- _YOUR OBJECTIVE_: Return the lines below that carry the word "three".

- _RECORDED DATA_:
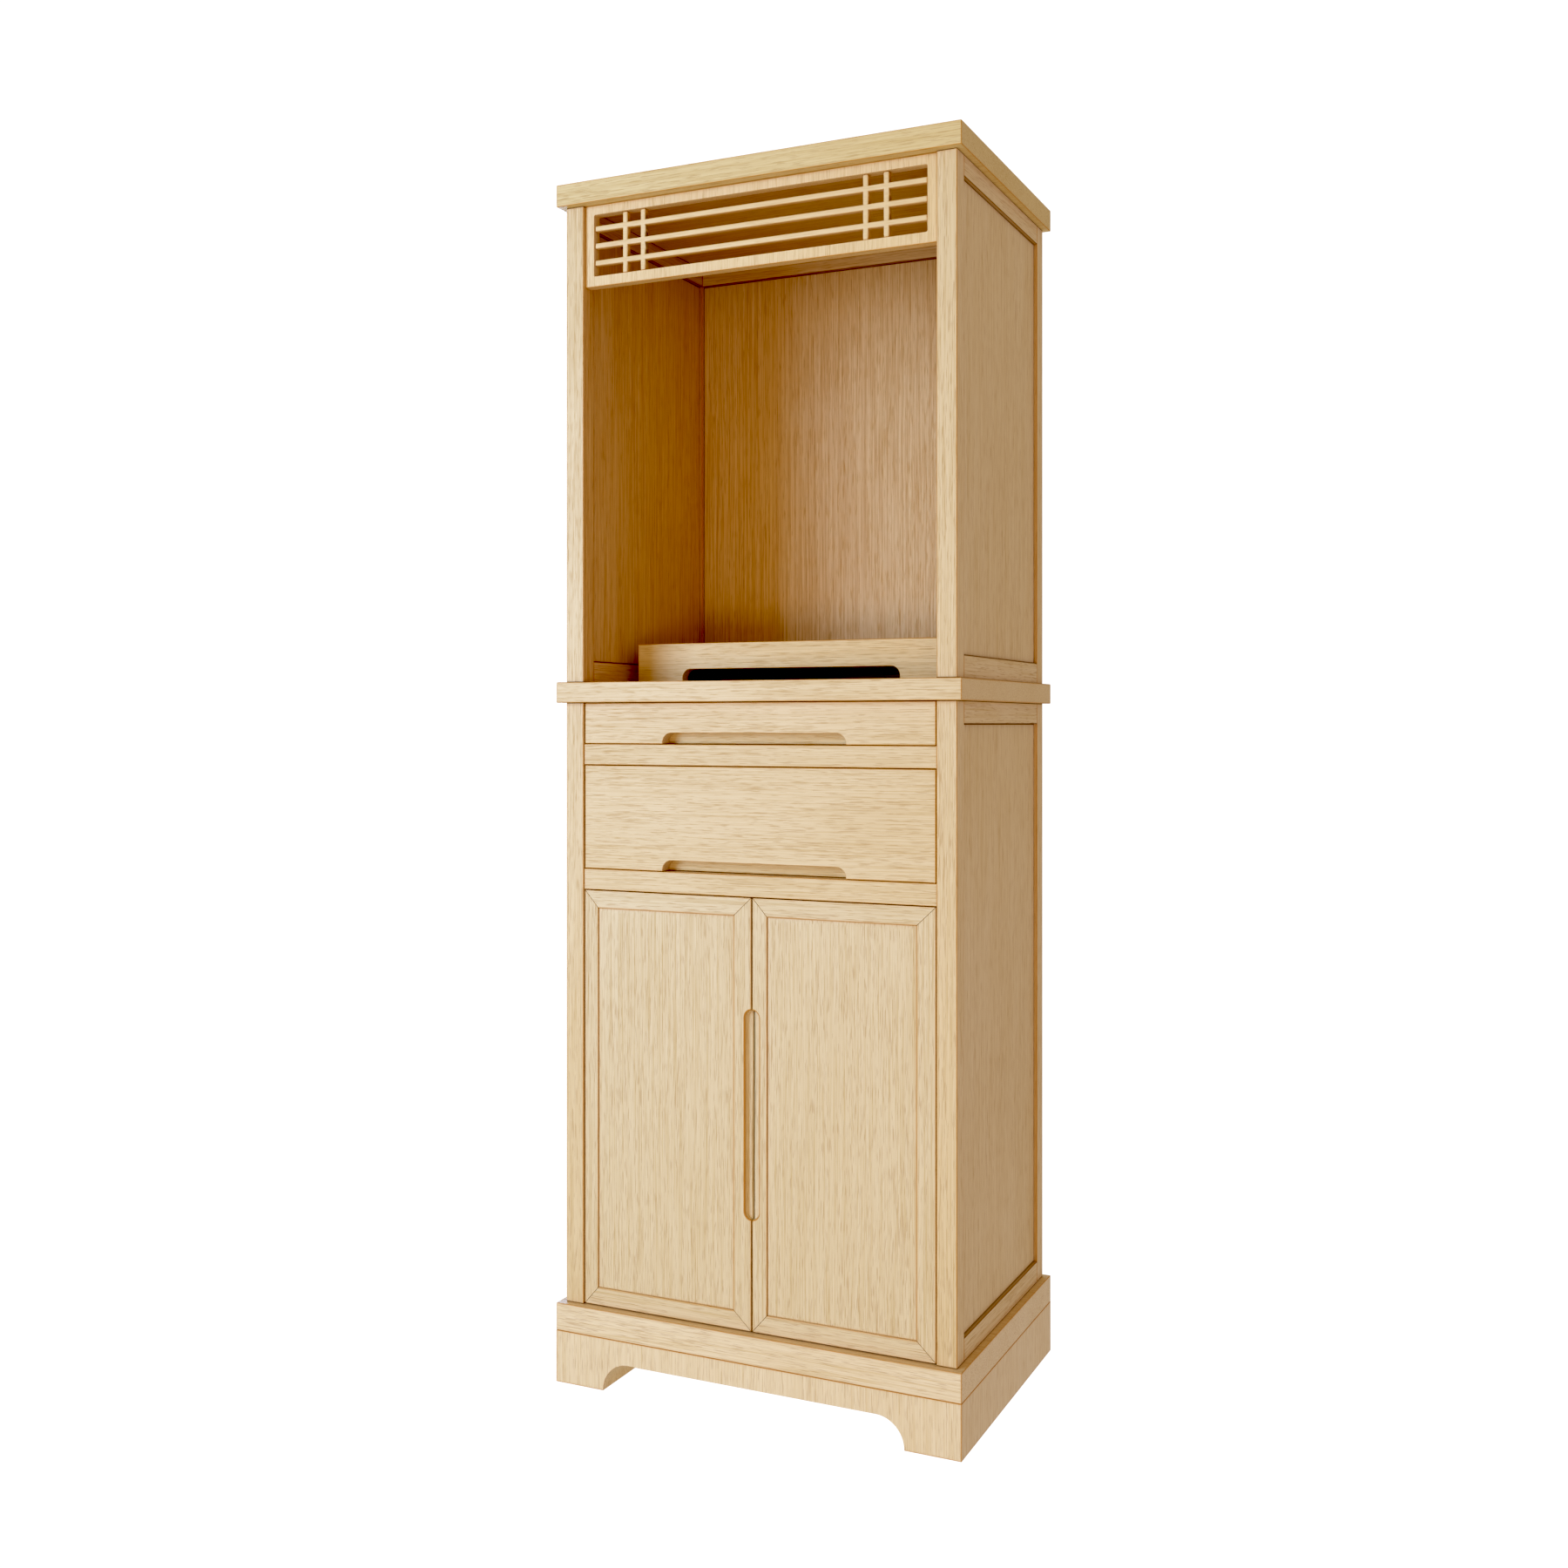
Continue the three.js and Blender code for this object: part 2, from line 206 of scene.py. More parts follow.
class Shader:
    """The node tree of a material or of the world"""

    def __init__(self, owner):
        owner.use_nodes = True
        self.tree = owner.node_tree
        self.tree.nodes.clear()

    def node(self, kind, options=None, values=None, output=0):
        """Adds a node: its options first, then the values or links of its sockets"""
        made = self.tree.nodes.new(kind)
        for key, value in (options or {}).items():
            setattr(made, key, value)
        for key, value in (values or {}).items():
            if isinstance(value, Socket):
                self.tree.links.new(value.socket, made.inputs[key])
            else:
                made.inputs[key].default_value = value
        return None if output is None else Socket(self, made.outputs[output])

    def place(self):
        """Where a point lies in the frame at rest, in metres"""
        return self.node("ShaderNodeTexCoord", output=3)

    def parts(self, vector):
        """The three parts of a vector"""
        first = self.node("ShaderNodeSeparateXYZ", None, {0: vector})
        return [Socket(self, output) for output in first.socket.node.outputs]

    def shift(self, vector, offset):
        return self.node("ShaderNodeVectorMath", {"operation": "ADD"}, {0: vector, 1: offset})

    def stretch(self, vector, factors):
        return self.node("ShaderNodeVectorMath", {"operation": "MULTIPLY"}, {0: vector, 1: factors})

    def ramp(self, value, low, high):
        """A smooth step from 0 to 1 as a value goes from one level to another"""
        return self.node("ShaderNodeMapRange", {"interpolation_type": "SMOOTHSTEP"}, {
            "Value": value, "From Min": low, "From Max": high})

    def blend(self, factor, first, second, kind="MIX"):
        """A mix of two colours, which have sockets of their own behind those for numbers"""
        return self.node("ShaderNodeMix", {"data_type": "RGBA", "blend_type": kind}, {
            0: factor, 6: first, 7: second}, output=2)

    def end(self, surface, kind="ShaderNodeOutputMaterial"):
        """Ends the tree with a surface"""
        self.node(kind, None, {"Surface": surface}, output=None)


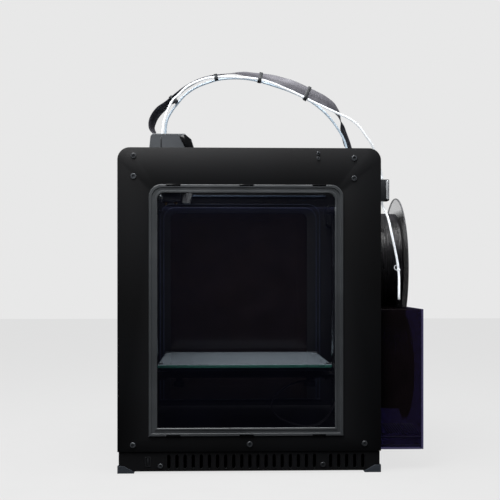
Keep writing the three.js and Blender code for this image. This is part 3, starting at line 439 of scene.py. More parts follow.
def add_box(bm, low, high, bevel=0.0, segments=2):
    """A box between two corners, its edges rounded by `bevel`."""
    low, high = Vector(low), Vector(high)
    size = high - low
    place = Matrix.Translation((low + high) / 2) @ Matrix.Diagonal((*size, 1))
    made = bmesh.ops.create_cube(bm, size=1, matrix=place)["verts"]
    if bevel:
        edges = {edge for vert in made for edge in vert.link_edges}
        bmesh.ops.bevel(
            bm, geom=list(edges), offset=bevel, segments=segments, profile=0.5,
            affect="EDGES", material=-1,
        )


def towards(axis):
    """A turn that takes the Z axis to the given one."""
    return Vector((0, 0, 1)).rotation_difference(Vector(axis)).to_matrix().to_4x4()


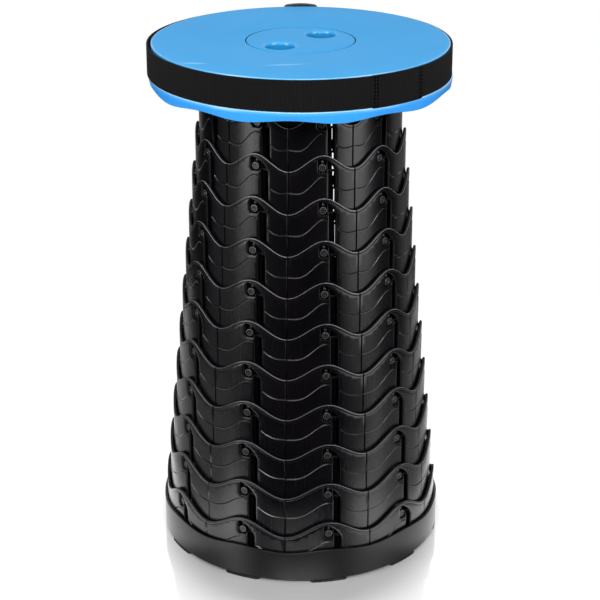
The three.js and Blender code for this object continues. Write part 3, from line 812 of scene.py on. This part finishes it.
def baseTray():
    def section(angle):
        return roundedSection([
            (0, tray["under"], 0), (tray["outer"], tray["under"], 1.1), (tray["outer"], trayRim(angle), 0.8),
            (tray["inner"], trayRim(angle), 0.5), (tray["inner"], tray["top"], 0), (0, tray["top"], 0)], 5)
    body = turnedBody("baseTray", tray["sides"], section)
    editMesh(body, weldBy(1e-6))
    # Painted shade: marks the band along the top of the rim, which the material darkens
    setAttribute(body, "edge", [tray["rimInner"] < math.hypot(x, y) < tray["outer"] - tray["rimRound"]
                                and z > trayRim(math.atan2(x, -y)) - tray["rimBand"]
                                for x, y, z in vertexPlaces(body)])
    rib = boxPiece("rib", tray["ribWidth"] / 2, (-tray["ribOuter"], -tray["ribInner"]),
                   (tray["top"] - tray["ribSink"], tray["top"] + tray["ribHeight"]), tray["ribEdge"])
    ribs = copyPiece("trayRibs", rib, "base")
    finishWith(body, "base", "base", "base_black", "base_tray")
    finishWith(ribs, None, "base", "base_black")


baseTray()

pads = {"height": 2.4, "width": 33.0, "outer": 124.7, "depth": 13.6, "steps": 24,
        "ridgeEvery": 4, "ridge": 0.25, "endWidth": 0.82, "endHeight": 0.9, "taper": 1.6}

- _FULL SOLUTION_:
Continue the three.js and Blender code for this object: part 2, from line 206 of scene.py. More parts follow.
        """The three parts of a vector"""
Keep writing the three.js and Blender code for this image. This is part 3, starting at line 439 of scene.py. More parts follow.
The three.js and Blender code for this object continues. Write part 3, from line 812 of scene.py on. This part finishes it.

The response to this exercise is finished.